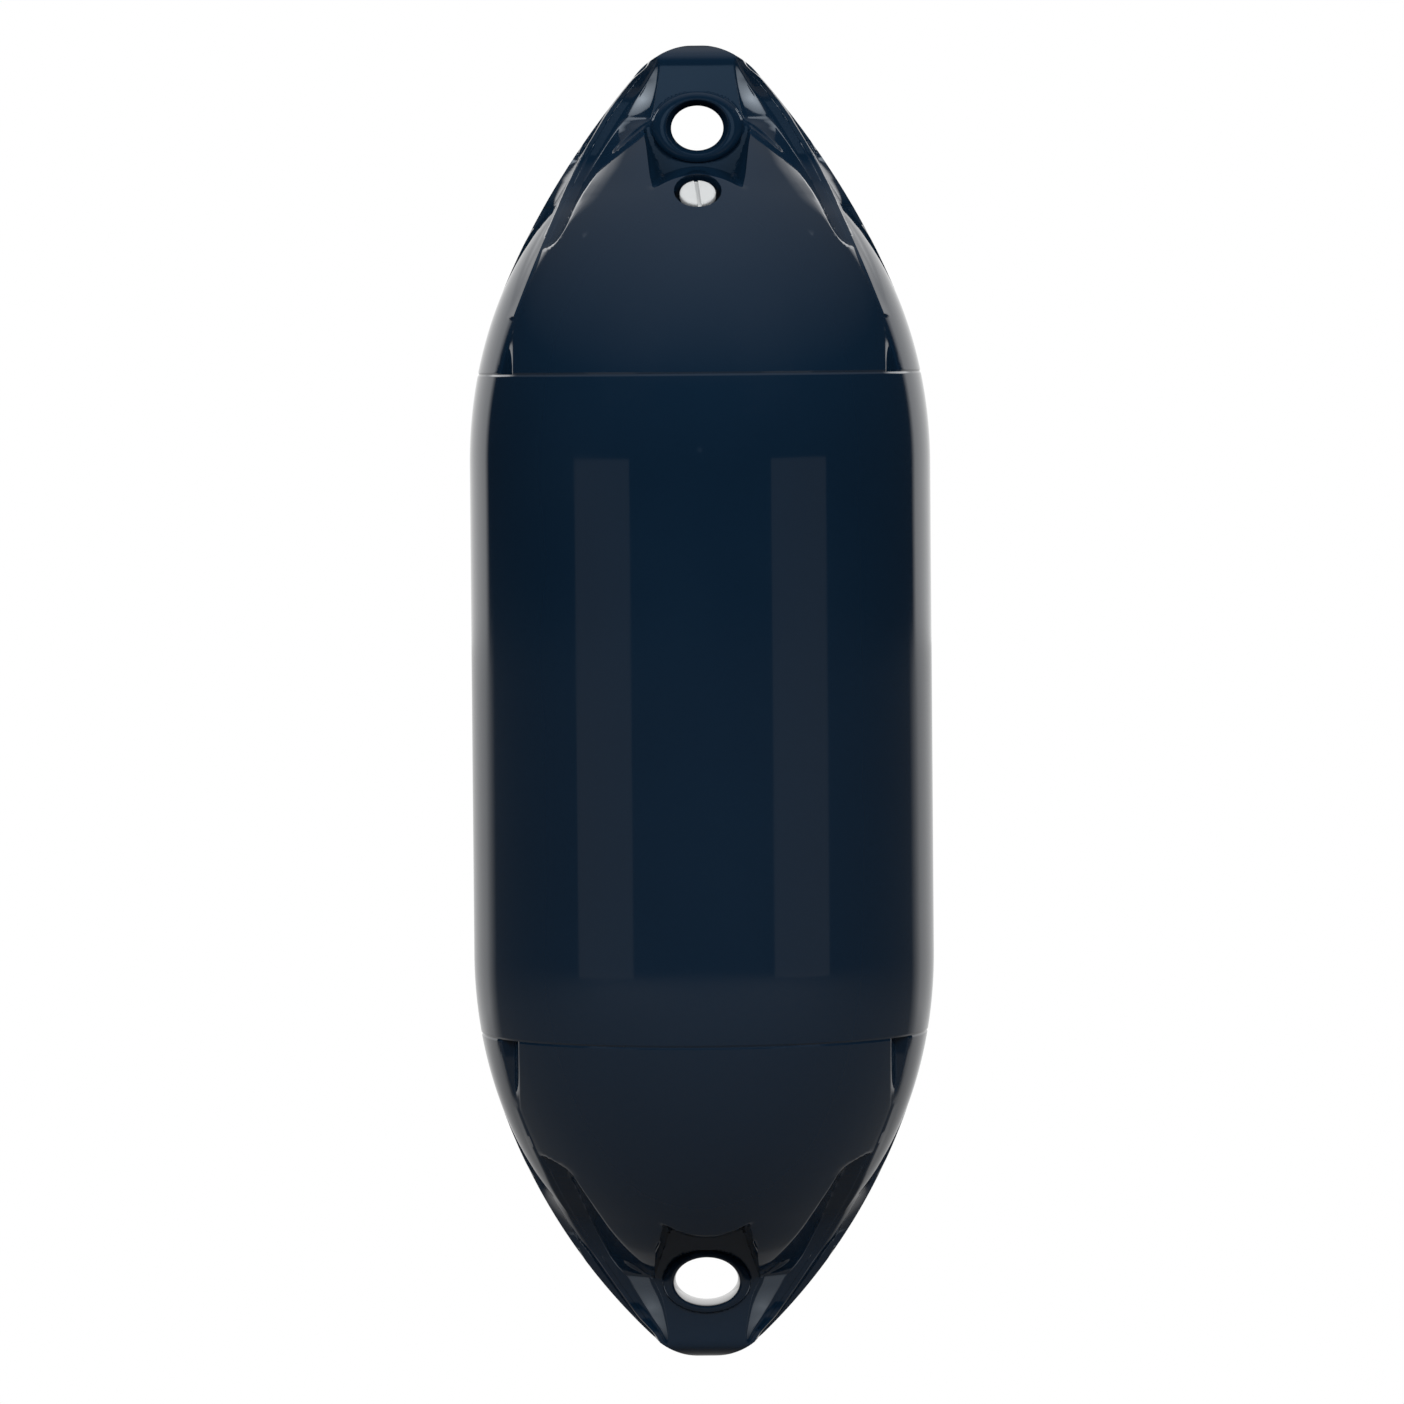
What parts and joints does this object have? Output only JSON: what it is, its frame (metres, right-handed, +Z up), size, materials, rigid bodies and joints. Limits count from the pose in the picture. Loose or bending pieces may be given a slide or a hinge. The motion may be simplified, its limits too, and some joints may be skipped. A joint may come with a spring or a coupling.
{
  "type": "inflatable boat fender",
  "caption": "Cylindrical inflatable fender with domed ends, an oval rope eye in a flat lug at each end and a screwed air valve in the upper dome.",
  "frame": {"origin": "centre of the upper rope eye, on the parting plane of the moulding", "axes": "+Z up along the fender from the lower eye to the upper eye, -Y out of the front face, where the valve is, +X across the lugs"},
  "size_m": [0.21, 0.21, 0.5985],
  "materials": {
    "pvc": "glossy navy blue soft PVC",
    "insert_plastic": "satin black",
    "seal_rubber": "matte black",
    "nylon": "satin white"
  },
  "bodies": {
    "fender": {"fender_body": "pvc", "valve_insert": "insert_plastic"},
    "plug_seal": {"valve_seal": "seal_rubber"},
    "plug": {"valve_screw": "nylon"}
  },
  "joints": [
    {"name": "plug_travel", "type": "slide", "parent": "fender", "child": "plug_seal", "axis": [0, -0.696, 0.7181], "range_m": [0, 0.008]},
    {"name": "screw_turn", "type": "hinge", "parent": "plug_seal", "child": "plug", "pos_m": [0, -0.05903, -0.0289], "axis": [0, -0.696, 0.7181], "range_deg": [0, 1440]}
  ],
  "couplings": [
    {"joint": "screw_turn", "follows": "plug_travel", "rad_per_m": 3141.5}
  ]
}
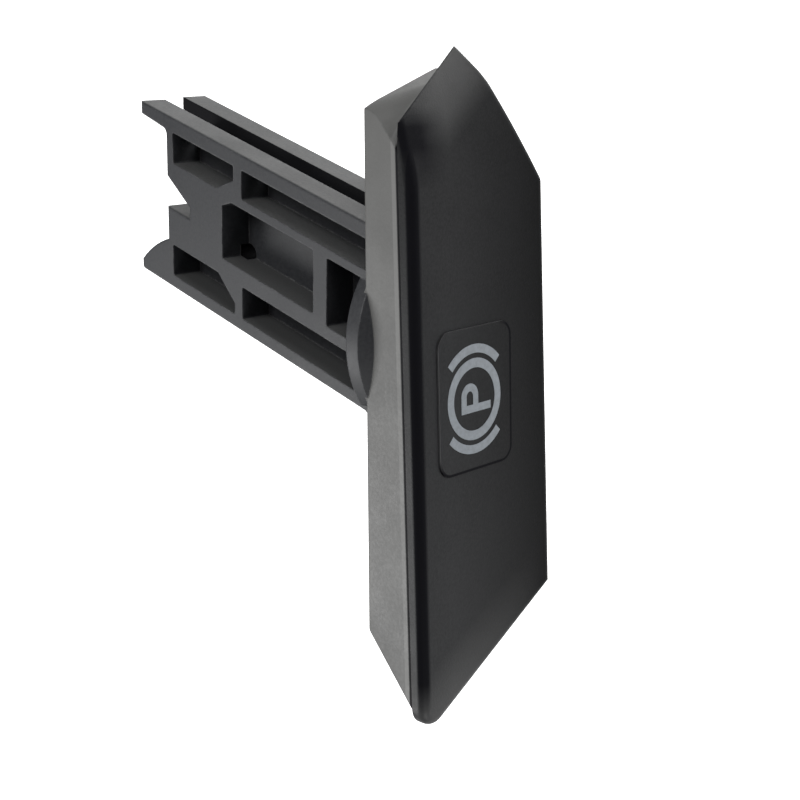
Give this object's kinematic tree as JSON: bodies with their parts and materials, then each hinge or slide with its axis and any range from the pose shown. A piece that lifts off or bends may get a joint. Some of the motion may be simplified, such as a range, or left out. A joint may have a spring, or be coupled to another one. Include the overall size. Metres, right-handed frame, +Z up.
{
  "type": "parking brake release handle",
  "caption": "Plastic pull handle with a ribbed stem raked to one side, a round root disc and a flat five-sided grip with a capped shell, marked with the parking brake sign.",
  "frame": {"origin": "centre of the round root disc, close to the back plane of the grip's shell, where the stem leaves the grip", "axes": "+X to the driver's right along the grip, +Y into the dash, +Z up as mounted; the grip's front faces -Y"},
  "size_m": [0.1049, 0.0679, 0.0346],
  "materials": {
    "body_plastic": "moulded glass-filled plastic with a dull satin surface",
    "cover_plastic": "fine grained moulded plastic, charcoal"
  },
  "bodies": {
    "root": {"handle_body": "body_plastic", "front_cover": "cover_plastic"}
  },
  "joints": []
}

******

Give the records above again, word for word.

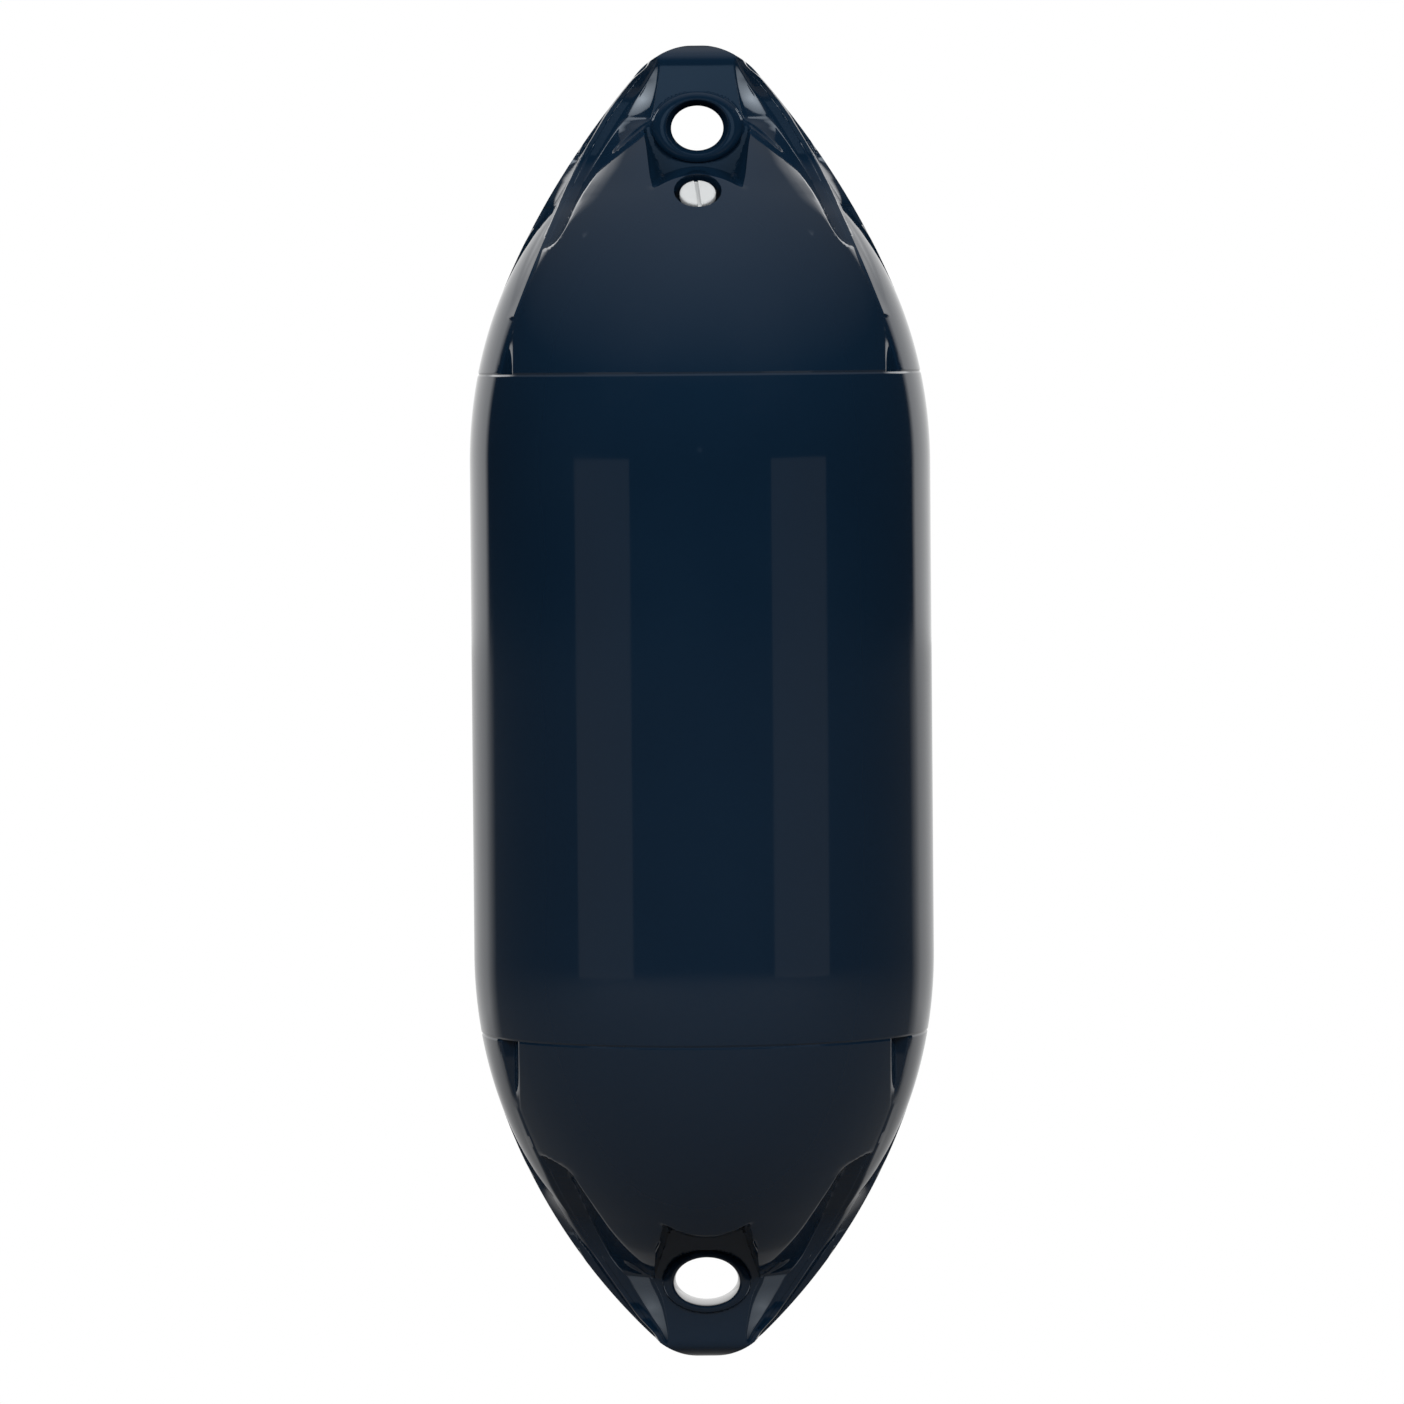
What parts and joints does this object have? Output only JSON: what it is, its frame (metres, right-handed, +Z up), size, materials, rigid bodies and joints. Limits count from the pose in the picture. Loose or bending pieces may be given a slide or a hinge. The motion may be simplified, its limits too, and some joints may be skipped. A joint may come with a spring or a coupling.
{
  "type": "inflatable boat fender",
  "caption": "Cylindrical inflatable fender with domed ends, an oval rope eye in a flat lug at each end and a screwed air valve in the upper dome.",
  "frame": {"origin": "centre of the upper rope eye, on the parting plane of the moulding", "axes": "+Z up along the fender from the lower eye to the upper eye, -Y out of the front face, where the valve is, +X across the lugs"},
  "size_m": [0.21, 0.21, 0.5985],
  "materials": {
    "pvc": "glossy navy blue soft PVC",
    "insert_plastic": "satin black",
    "seal_rubber": "matte black",
    "nylon": "satin white"
  },
  "bodies": {
    "fender": {"fender_body": "pvc", "valve_insert": "insert_plastic"},
    "plug_seal": {"valve_seal": "seal_rubber"},
    "plug": {"valve_screw": "nylon"}
  },
  "joints": [
    {"name": "plug_travel", "type": "slide", "parent": "fender", "child": "plug_seal", "axis": [0, -0.696, 0.7181], "range_m": [0, 0.008]},
    {"name": "screw_turn", "type": "hinge", "parent": "plug_seal", "child": "plug", "pos_m": [0, -0.05903, -0.0289], "axis": [0, -0.696, 0.7181], "range_deg": [0, 1440]}
  ],
  "couplings": [
    {"joint": "screw_turn", "follows": "plug_travel", "rad_per_m": 3141.5}
  ]
}
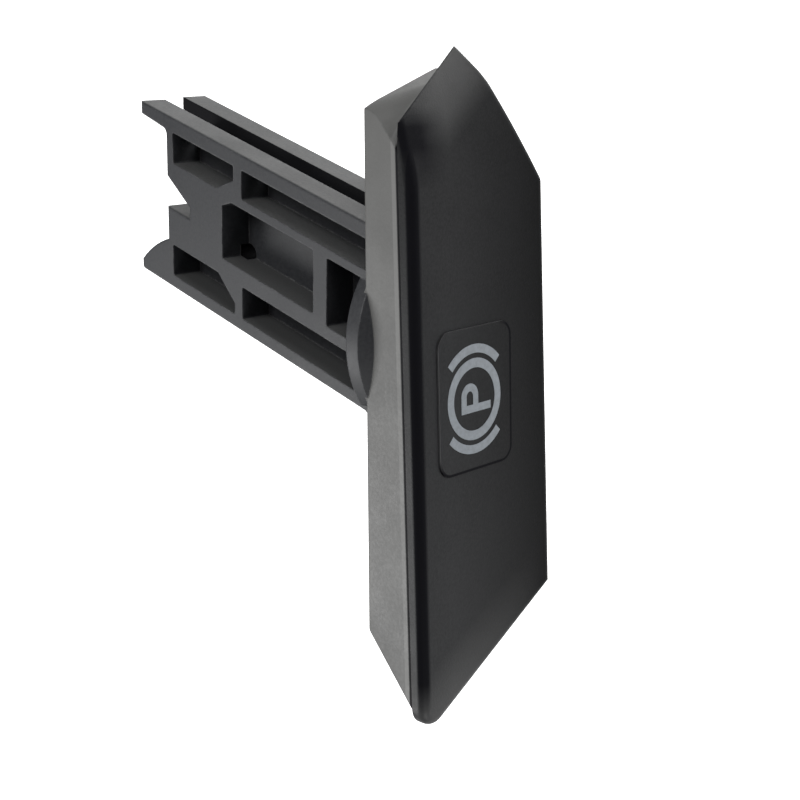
Give this object's kinematic tree as JSON: bodies with their parts and materials, then each hinge or slide with its axis and any range from the pose shown. A piece that lifts off or bends may get a joint. Some of the motion may be simplified, such as a range, or left out. A joint may have a spring, or be coupled to another one. Include the overall size. Metres, right-handed frame, +Z up.
{
  "type": "parking brake release handle",
  "caption": "Plastic pull handle with a ribbed stem raked to one side, a round root disc and a flat five-sided grip with a capped shell, marked with the parking brake sign.",
  "frame": {"origin": "centre of the round root disc, close to the back plane of the grip's shell, where the stem leaves the grip", "axes": "+X to the driver's right along the grip, +Y into the dash, +Z up as mounted; the grip's front faces -Y"},
  "size_m": [0.1049, 0.0679, 0.0346],
  "materials": {
    "body_plastic": "moulded glass-filled plastic with a dull satin surface",
    "cover_plastic": "fine grained moulded plastic, charcoal"
  },
  "bodies": {
    "root": {"handle_body": "body_plastic", "front_cover": "cover_plastic"}
  },
  "joints": []
}